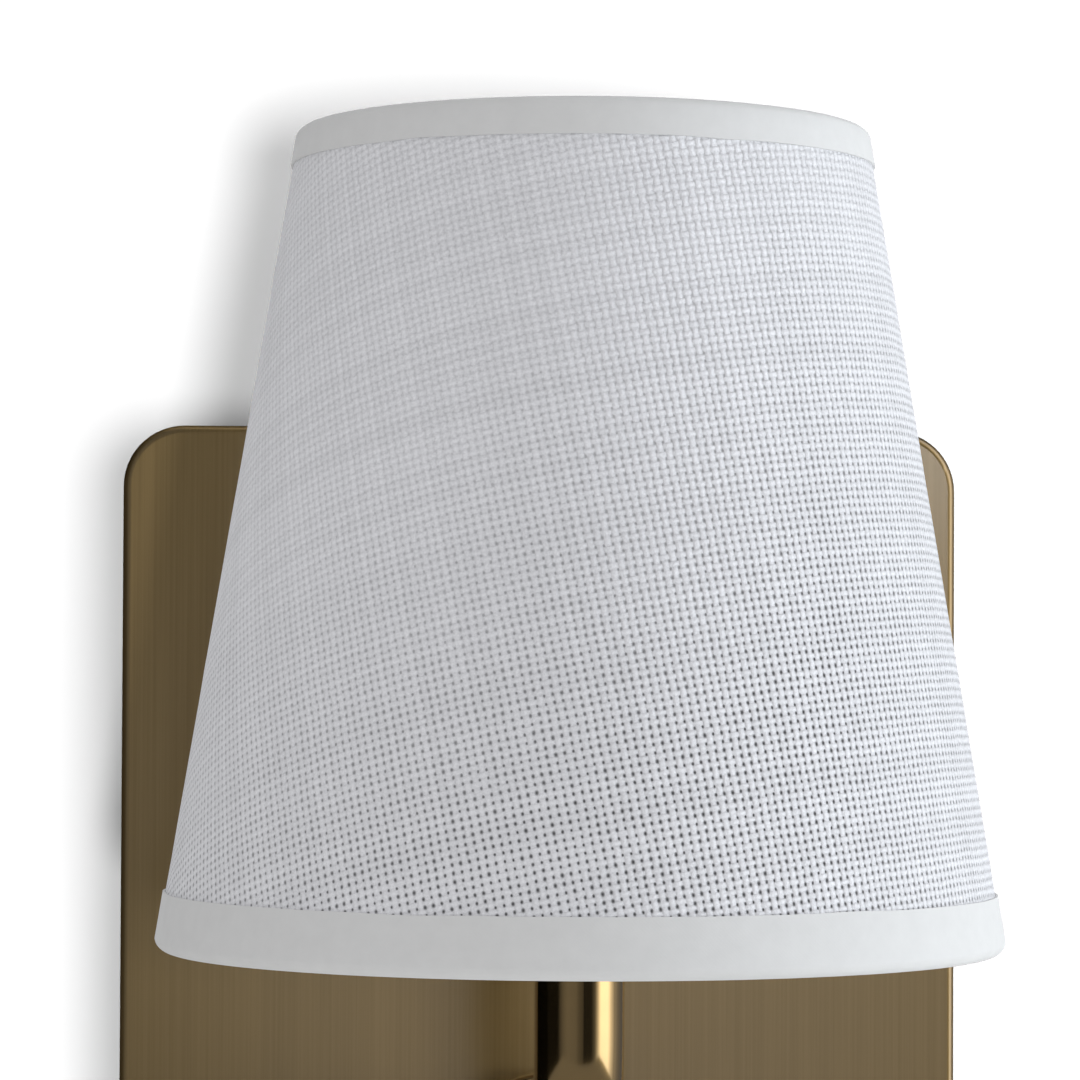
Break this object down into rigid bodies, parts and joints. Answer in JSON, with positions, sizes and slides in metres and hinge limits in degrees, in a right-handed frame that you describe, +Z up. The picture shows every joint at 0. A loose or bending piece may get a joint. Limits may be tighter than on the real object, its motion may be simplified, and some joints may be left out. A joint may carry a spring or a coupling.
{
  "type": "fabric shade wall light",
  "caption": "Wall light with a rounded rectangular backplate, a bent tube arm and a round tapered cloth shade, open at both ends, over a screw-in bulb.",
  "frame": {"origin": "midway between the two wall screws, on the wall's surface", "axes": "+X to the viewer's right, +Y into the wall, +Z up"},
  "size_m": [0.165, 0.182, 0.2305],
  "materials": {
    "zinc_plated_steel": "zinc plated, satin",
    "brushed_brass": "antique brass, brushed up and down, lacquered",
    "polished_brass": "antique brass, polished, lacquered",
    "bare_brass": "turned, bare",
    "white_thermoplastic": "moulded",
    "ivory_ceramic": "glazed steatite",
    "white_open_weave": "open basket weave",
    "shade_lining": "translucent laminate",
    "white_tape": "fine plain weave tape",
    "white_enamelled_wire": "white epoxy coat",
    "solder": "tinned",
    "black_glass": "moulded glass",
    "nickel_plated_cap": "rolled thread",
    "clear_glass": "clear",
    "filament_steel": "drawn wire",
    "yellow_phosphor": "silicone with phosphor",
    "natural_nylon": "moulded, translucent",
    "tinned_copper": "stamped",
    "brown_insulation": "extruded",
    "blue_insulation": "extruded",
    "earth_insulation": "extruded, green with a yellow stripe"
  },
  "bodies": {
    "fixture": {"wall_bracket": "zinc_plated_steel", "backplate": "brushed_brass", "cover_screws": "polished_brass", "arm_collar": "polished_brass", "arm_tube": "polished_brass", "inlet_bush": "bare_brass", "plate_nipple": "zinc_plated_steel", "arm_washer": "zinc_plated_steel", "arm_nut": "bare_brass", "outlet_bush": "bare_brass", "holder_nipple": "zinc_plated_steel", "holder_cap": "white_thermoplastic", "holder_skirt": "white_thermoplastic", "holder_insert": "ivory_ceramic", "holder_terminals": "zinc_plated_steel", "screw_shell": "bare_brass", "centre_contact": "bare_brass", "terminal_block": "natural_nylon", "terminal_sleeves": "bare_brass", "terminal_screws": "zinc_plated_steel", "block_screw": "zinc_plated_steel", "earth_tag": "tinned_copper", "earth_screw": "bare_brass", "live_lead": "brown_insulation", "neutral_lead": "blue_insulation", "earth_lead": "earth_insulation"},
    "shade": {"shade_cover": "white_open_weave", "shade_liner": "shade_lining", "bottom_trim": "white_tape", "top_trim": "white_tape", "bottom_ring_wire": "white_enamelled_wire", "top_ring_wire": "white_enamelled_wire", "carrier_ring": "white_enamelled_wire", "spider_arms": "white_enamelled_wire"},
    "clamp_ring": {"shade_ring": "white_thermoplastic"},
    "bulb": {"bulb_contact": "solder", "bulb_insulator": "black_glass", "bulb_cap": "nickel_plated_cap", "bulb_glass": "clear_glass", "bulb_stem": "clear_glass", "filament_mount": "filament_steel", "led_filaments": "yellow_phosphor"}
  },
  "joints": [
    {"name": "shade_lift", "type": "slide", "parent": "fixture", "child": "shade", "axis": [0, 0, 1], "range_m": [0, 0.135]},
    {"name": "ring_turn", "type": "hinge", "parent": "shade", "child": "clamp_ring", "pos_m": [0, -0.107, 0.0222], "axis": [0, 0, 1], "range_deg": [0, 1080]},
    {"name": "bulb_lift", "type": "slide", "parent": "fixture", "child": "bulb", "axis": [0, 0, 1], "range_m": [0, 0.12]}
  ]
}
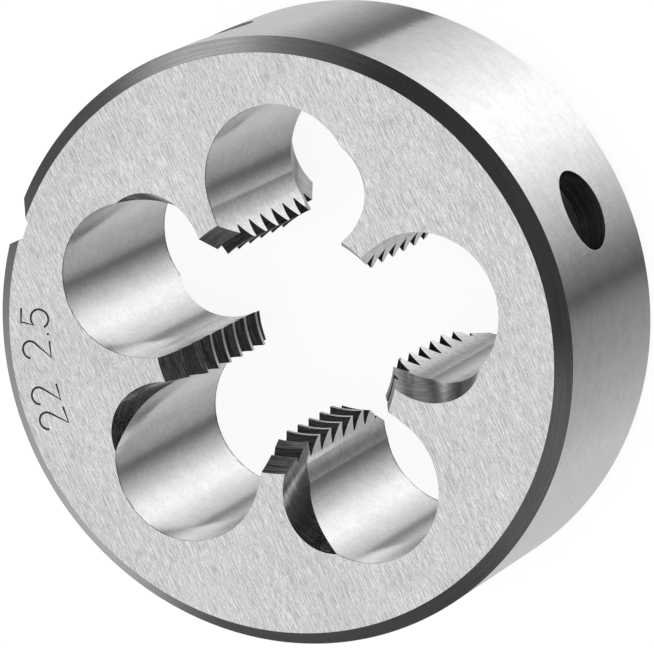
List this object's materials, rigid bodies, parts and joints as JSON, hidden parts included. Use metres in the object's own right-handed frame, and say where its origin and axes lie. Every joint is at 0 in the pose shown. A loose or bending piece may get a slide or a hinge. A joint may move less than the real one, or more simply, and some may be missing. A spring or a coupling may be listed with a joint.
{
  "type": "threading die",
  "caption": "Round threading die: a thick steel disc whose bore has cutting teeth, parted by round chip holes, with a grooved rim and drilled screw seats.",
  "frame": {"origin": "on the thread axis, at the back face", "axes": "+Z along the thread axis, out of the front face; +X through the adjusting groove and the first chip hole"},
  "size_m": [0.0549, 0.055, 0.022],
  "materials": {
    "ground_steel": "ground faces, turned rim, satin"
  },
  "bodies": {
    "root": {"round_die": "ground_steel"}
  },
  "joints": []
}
○ ○ ○
Return the lines from the line containing "List this object's" to the end of the entries above, exactly as they appear and with no other output.

List this object's materials, rigid bodies, parts and joints as JSON, hidden parts included. Use metres in the object's own right-handed frame, and say where its origin and axes lie. Every joint is at 0 in the pose shown. A loose or bending piece may get a slide or a hinge. A joint may move less than the real one, or more simply, and some may be missing. A spring or a coupling may be listed with a joint.
{
  "type": "threading die",
  "caption": "Round threading die: a thick steel disc whose bore has cutting teeth, parted by round chip holes, with a grooved rim and drilled screw seats.",
  "frame": {"origin": "on the thread axis, at the back face", "axes": "+Z along the thread axis, out of the front face; +X through the adjusting groove and the first chip hole"},
  "size_m": [0.0549, 0.055, 0.022],
  "materials": {
    "ground_steel": "ground faces, turned rim, satin"
  },
  "bodies": {
    "root": {"round_die": "ground_steel"}
  },
  "joints": []
}